天亮时分,叶菲再也忍耐不住,她的心里从来存不住事儿。

“小郑哥,你……能不能找个地方搬出去?咱们这样……很不方便。”说到后面声音越来越低,心里忽然很难过。

小郑哥不说话,只是看着她,眼神有点冷。

于是叶菲又嗫嚅着道:“如果你觉得麻烦,那……我找地方搬好了。”

最后当然是小郑哥搬了出去。

离开之前,他看着叶菲委屈的表情,张了张口,最后终究什么也没说,提着自己的东西,走了。

叶菲跟自己的白马王子越走越近,她丢了工作后,找他帮忙,他果然给她推荐了个地方,很顺利地去上班了。

她终于有了一份体面正规的职业,怎能不珍惜。

直到看见王迪非器宇轩昂地出现在公司里时,她才恍然大悟他的真实身份。

她彻底陷了进去,迷失在自己给自己编织的网里,无法自拔。

第一次在王迪非那里过夜,他在浴间洗澡,叶菲在房间里一圈圈地转悠,想消弭掉紧张而混乱的情绪。

然后,她看到了掉落在台灯旁的一只晶亮的耳坠,蓝色的蝴蝶,夺目璀璨,散发着刺眼的光芒。

王迪非裹着浴巾出来,娴熟而自然地从后面搂住了她,见她对着手心里的东西怔怔发呆,遂捻起来仔细看,几秒钟后,他面无表情地把耳坠扔进妆台的抽屉里。

事后,叶菲哭了,她的伤心不仅仅源于身体上的疼痛,在那个微妙的时刻,她的脑海里竟然映射出小郑哥的脸。
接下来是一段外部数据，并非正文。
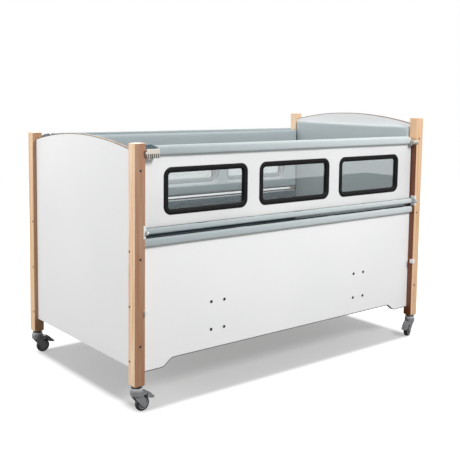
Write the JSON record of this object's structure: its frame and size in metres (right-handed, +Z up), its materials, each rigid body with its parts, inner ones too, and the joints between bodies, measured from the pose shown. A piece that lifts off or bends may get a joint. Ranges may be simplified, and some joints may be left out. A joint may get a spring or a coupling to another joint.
{
  "type": "special needs safety bed",
  "caption": "Enclosed care bed of beech posts and white boards, with windowed fold-down sides, padded lining, mattress on slats and braked swivel casters.",
  "frame": {"origin": "middle of the bed on the floor", "axes": "+X along the bed towards the head end, +Y across it towards the back side, +Z up"},
  "size_m": [2.124, 1.202, 1.4138],
  "materials": {
    "beech": "clear lacquered beech",
    "slat_beech": "sanded beech",
    "laminate": "white melamine laminate on board, fine texture",
    "rubber_seal": "extruded black rubber",
    "acrylic": "clear acrylic sheet",
    "lining_cloth": "grey-blue coated upholstery cloth over foam",
    "mattress_cloth": "grey-blue coated mattress cloth",
    "frame_steel": "light grey powder coat",
    "black_screw": "black oxide",
    "white_fitting": "white powder coat",
    "arm_steel": "satin steel",
    "lock_case": "warm grey cast metal",
    "lock_bolt": "turned steel",
    "buffer_rubber": "white soft plastic",
    "collar_black": "black moulded nylon",
    "ring_white": "white moulded nylon",
    "caster_grey": "mid-grey moulded nylon",
    "tyre": "dark grey rubber"
  },
  "bodies": {
    "frame": {"post_foot_front": "beech", "post_foot_back": "beech", "post_head_front": "beech", "post_head_back": "beech", "footboard": "laminate", "headboard": "laminate", "lower_panel_front": "laminate", "lower_panel_back": "laminate", "low_cover_front": "lining_cloth", "low_cover_back": "lining_cloth", "lower_pad_front": "lining_cloth", "lower_pad_back": "lining_cloth", "foot_pad": "lining_cloth", "head_pad": "lining_cloth", "mattress": "mattress_cloth", "base_frame": "frame_steel", "slats": "slat_beech", "support_brackets": "frame_steel", "panel_screws": "black_screw", "post_screws": "black_screw", "hinge_plates": "white_fitting", "buffers": "buffer_rubber", "caster_collars": "collar_black", "caster_rings": "ring_white"},
    "flap_front": {"flap_panel_front": "laminate", "window_seals_front": "rubber_seal", "window_panes_front": "acrylic", "flap_pad_front": "lining_cloth", "top_cover_front": "lining_cloth", "mid_cover_front": "lining_cloth", "hinge_arms_front": "arm_steel", "lock_cases_front": "lock_case"},
    "flap_back": {"flap_panel_back": "laminate", "window_seals_back": "rubber_seal", "window_panes_back": "acrylic", "flap_pad_back": "lining_cloth", "top_cover_back": "lining_cloth", "mid_cover_back": "lining_cloth", "hinge_arms_back": "arm_steel", "lock_cases_back": "lock_case"},
    "bolt_foot_front": {"lock_bolt_foot_front": "lock_bolt"},
    "caster_foot_front": {"fork_foot_front": "caster_grey"},
    "wheel_foot_front": {"hub_foot_front": "caster_grey", "tyre_foot_front": "tyre"},
    "brake_foot_front": {"pedal_foot_front": "caster_grey"},
    "bolt_foot_back": {"lock_bolt_foot_back": "lock_bolt"},
    "caster_foot_back": {"fork_foot_back": "caster_grey"},
    "wheel_foot_back": {"hub_foot_back": "caster_grey", "tyre_foot_back": "tyre"},
    "brake_foot_back": {"pedal_foot_back": "caster_grey"},
    "bolt_head_front": {"lock_bolt_head_front": "lock_bolt"},
    "caster_head_front": {"fork_head_front": "caster_grey"},
    "wheel_head_front": {"hub_head_front": "caster_grey", "tyre_head_front": "tyre"},
    "brake_head_front": {"pedal_head_front": "caster_grey"},
    "bolt_head_back": {"lock_bolt_head_back": "lock_bolt"},
    "caster_head_back": {"fork_head_back": "caster_grey"},
    "wheel_head_back": {"hub_head_back": "caster_grey", "tyre_head_back": "tyre"},
    "brake_head_back": {"pedal_head_back": "caster_grey"}
  },
  "joints": [
    {"name": "fold_front", "type": "hinge", "parent": "frame", "child": "flap_front", "pos_m": [0, -0.592, 0.876], "axis": [1, 0, 0], "range_deg": [0, 180]},
    {"name": "fold_back", "type": "hinge", "parent": "frame", "child": "flap_back", "pos_m": [0, 0.592, 0.876], "axis": [-1, 0, 0], "range_deg": [0, 180]},
    {"name": "lock_foot_front", "type": "slide", "parent": "flap_front", "child": "bolt_foot_front", "axis": [-1, 0, 0], "range_m": [0, 0.018]},
    {"name": "swivel_foot_front", "type": "hinge", "parent": "frame", "child": "caster_foot_front", "pos_m": [-1.031, -0.551, 0.108], "axis": [0, 0, 1], "continuous": true},
    {"name": "roll_foot_front", "type": "hinge", "parent": "caster_foot_front", "child": "wheel_foot_front", "pos_m": [-0.99818, -0.54755, 0.038], "axis": [-0.1045, 0.9945, 0], "continuous": true},
    {"name": "brake_foot_front", "type": "hinge", "parent": "caster_foot_front", "child": "brake_foot_front", "pos_m": [-0.98724, -0.5464, 0.09], "axis": [-0.1045, 0.9945, 0], "range_deg": [0, 10]},
    {"name": "lock_foot_back", "type": "slide", "parent": "flap_back", "child": "bolt_foot_back", "axis": [-1, 0, 0], "range_m": [0, 0.018]},
    {"name": "swivel_foot_back", "type": "hinge", "parent": "frame", "child": "caster_foot_back", "pos_m": [-1.031, 0.551, 0.108], "axis": [0, 0, 1], "continuous": true},
    {"name": "roll_foot_back", "type": "hinge", "parent": "caster_foot_back", "child": "wheel_foot_back", "pos_m": [-0.99804, 0.54927, 0.038], "axis": [0.0523, 0.9986, 0], "continuous": true},
    {"name": "brake_foot_back", "type": "hinge", "parent": "caster_foot_back", "child": "brake_foot_back", "pos_m": [-0.98706, 0.5487, 0.09], "axis": [0.0523, 0.9986, 0], "range_deg": [0, 10]},
    {"name": "lock_head_front", "type": "slide", "parent": "flap_front", "child": "bolt_head_front", "axis": [1, 0, 0], "range_m": [0, 0.018]},
    {"name": "swivel_head_front", "type": "hinge", "parent": "frame", "child": "caster_head_front", "pos_m": [1.031, -0.551, 0.108], "axis": [0, 0, 1], "continuous": true},
    {"name": "roll_head_front", "type": "hinge", "parent": "caster_head_front", "child": "wheel_head_front", "pos_m": [0.99944, -0.56065, 0.038], "axis": [0.2924, -0.9563, 0], "continuous": true},
    {"name": "brake_head_front", "type": "hinge", "parent": "caster_head_front", "child": "brake_head_front", "pos_m": [0.98892, -0.56386, 0.09], "axis": [0.2924, -0.9563, 0], "range_deg": [0, 10]},
    {"name": "lock_head_back", "type": "slide", "parent": "flap_back", "child": "bolt_head_back", "axis": [1, 0, 0], "range_m": [0, 0.018]},
    {"name": "swivel_head_back", "type": "hinge", "parent": "frame", "child": "caster_head_back", "pos_m": [1.031, 0.551, 0.108], "axis": [0, 0, 1], "continuous": true},
    {"name": "roll_head_back", "type": "hinge", "parent": "caster_head_back", "child": "wheel_head_back", "pos_m": [0.99832, 0.55559, 0.038], "axis": [-0.1392, -0.9903, 0], "continuous": true},
    {"name": "brake_head_back", "type": "hinge", "parent": "caster_head_back", "child": "brake_head_back", "pos_m": [0.98743, 0.55712, 0.09], "axis": [-0.1392, -0.9903, 0], "range_deg": [0, 10]}
  ]
}
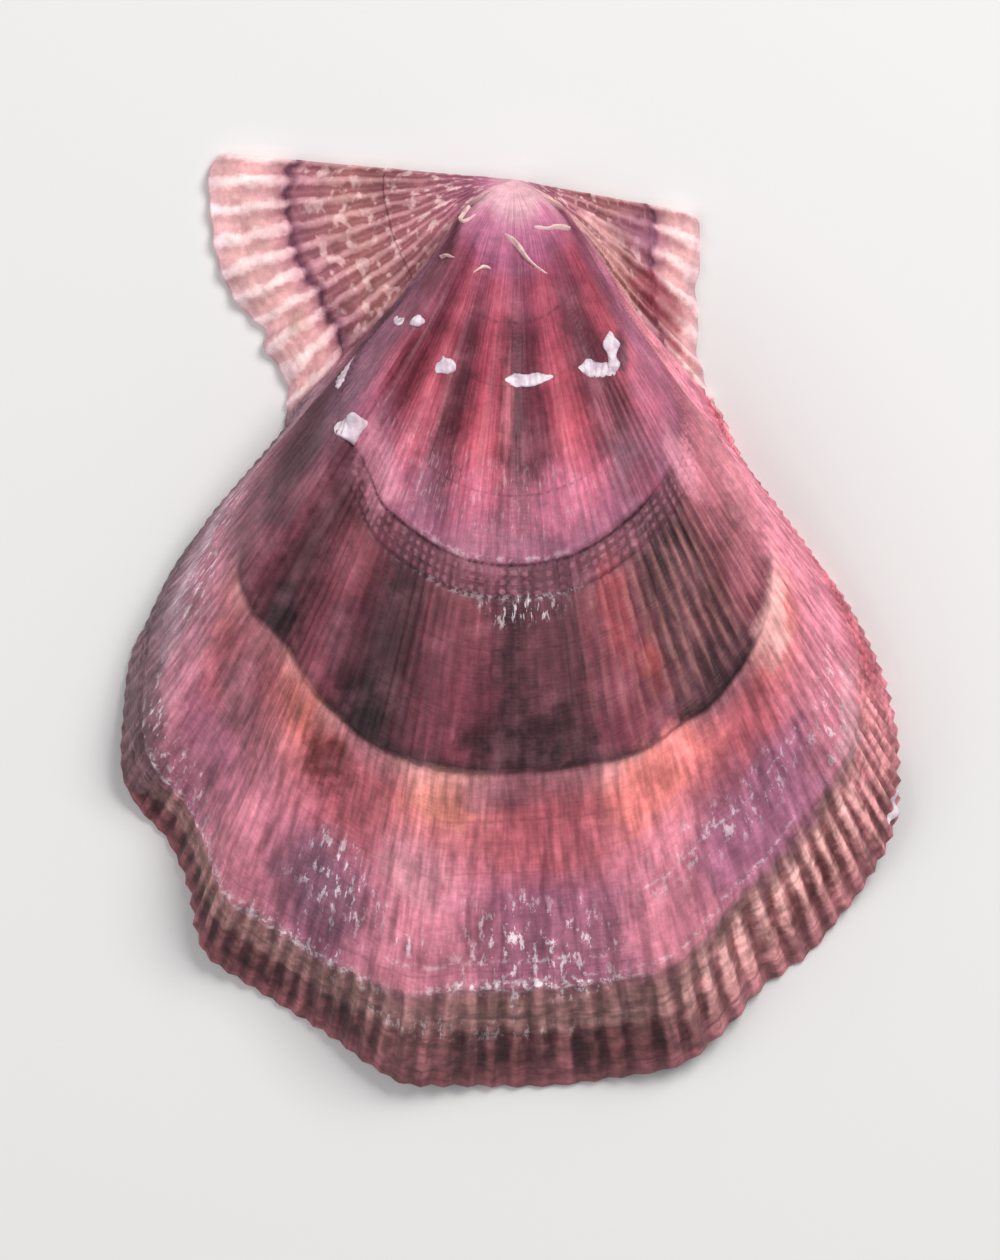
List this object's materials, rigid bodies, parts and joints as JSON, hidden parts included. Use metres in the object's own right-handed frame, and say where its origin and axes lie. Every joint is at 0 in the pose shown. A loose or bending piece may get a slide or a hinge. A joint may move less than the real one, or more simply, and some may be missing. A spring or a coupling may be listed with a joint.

她觉得自己在还没有做好准备的情况下,慌乱而仓促地把一件最珍贵的东西丢失了。

此后,她成了王家的常客。

现实总不是那么如意的,可她喜欢他,就得容忍他的那些问题。

某些夜深人静的晚上,她从梦中醒来,看见他和衣坐在床头抽着烟斗,有棱有角的脸庞被缭绕的烟雾熏得有种梦幻般的不真实。

每当这种时候,她就觉得他离自己好远,她根本就无法真切地抓住他。

可她是多么迷恋他啊,他的一颦一笑,他温柔的话语和火热的举止,她怎么也不舍得主动放弃。

即使摆在她面前的未来毫不乐观,能拖一时是一时吧。

然而,蝴蝶耳坠的主人还是出现了。

她从里间款款地走出,目光象个女主人似的从她脸上滑过,笑容里溢满了轻蔑,连同一旁手足无措的阿姨那呆若木鸡的神色,给了叶菲双重的打击!

她什么也没问,什么也没拿,一言不发地转身就跑,象见了鬼一样!

原来,她一点儿也不勇敢!

她一口气跑出了那片曾经无限向往的小区,蹲在马路边上大口地喘着气,目光茫然扫过眼前的景致,天是那样蓝,树木是如此欣欣向荣,可是她的出路在哪里?

她如行尸走肉般去医院做了检查,原来是一丝忧虑掺杂着一丝期待,现在则只剩下了凄凉。

这个世界曾经多么热闹、喧嚣,现在冷清得仿佛只剩下她一人,她漫无目的地在街上漂流,很想抓住些什么,可以牢牢握在掌心,给她温暖的那种。

这时候,她想起了小郑哥。

她的脚步于是不由自主地往他租住的小区而去。

她知道这样做是足以令自己将来羞愧的事,可她还是做了,在小郑哥面前,她从来都是这么任性、想当然。

当即将抵达小郑哥住处时,她几乎是迫不及待地奔上楼去,希望能早一秒见到他,早一点看见他温暖而亲切的脸,这一次,哪怕他对自己发火,她也不会顶嘴。

因为,她深知自己错了,错得那样离谱。

小郑哥却不在家。

站在紧闭的门前,叶菲失望地流下了眼泪,她一直以为只要她需要,小郑哥就会出现在她面前。

在断断续续的抽噎中,她给小郑哥打了电话。

他接了,声音有些疲倦,他正在另一个城市里忙碌,但接到她的电话,还是流露出显而易见的关心,只是缺乏了从前的那种全心全意。

小郑哥听出她在啜泣,立刻感到紧张,问她出什么事了。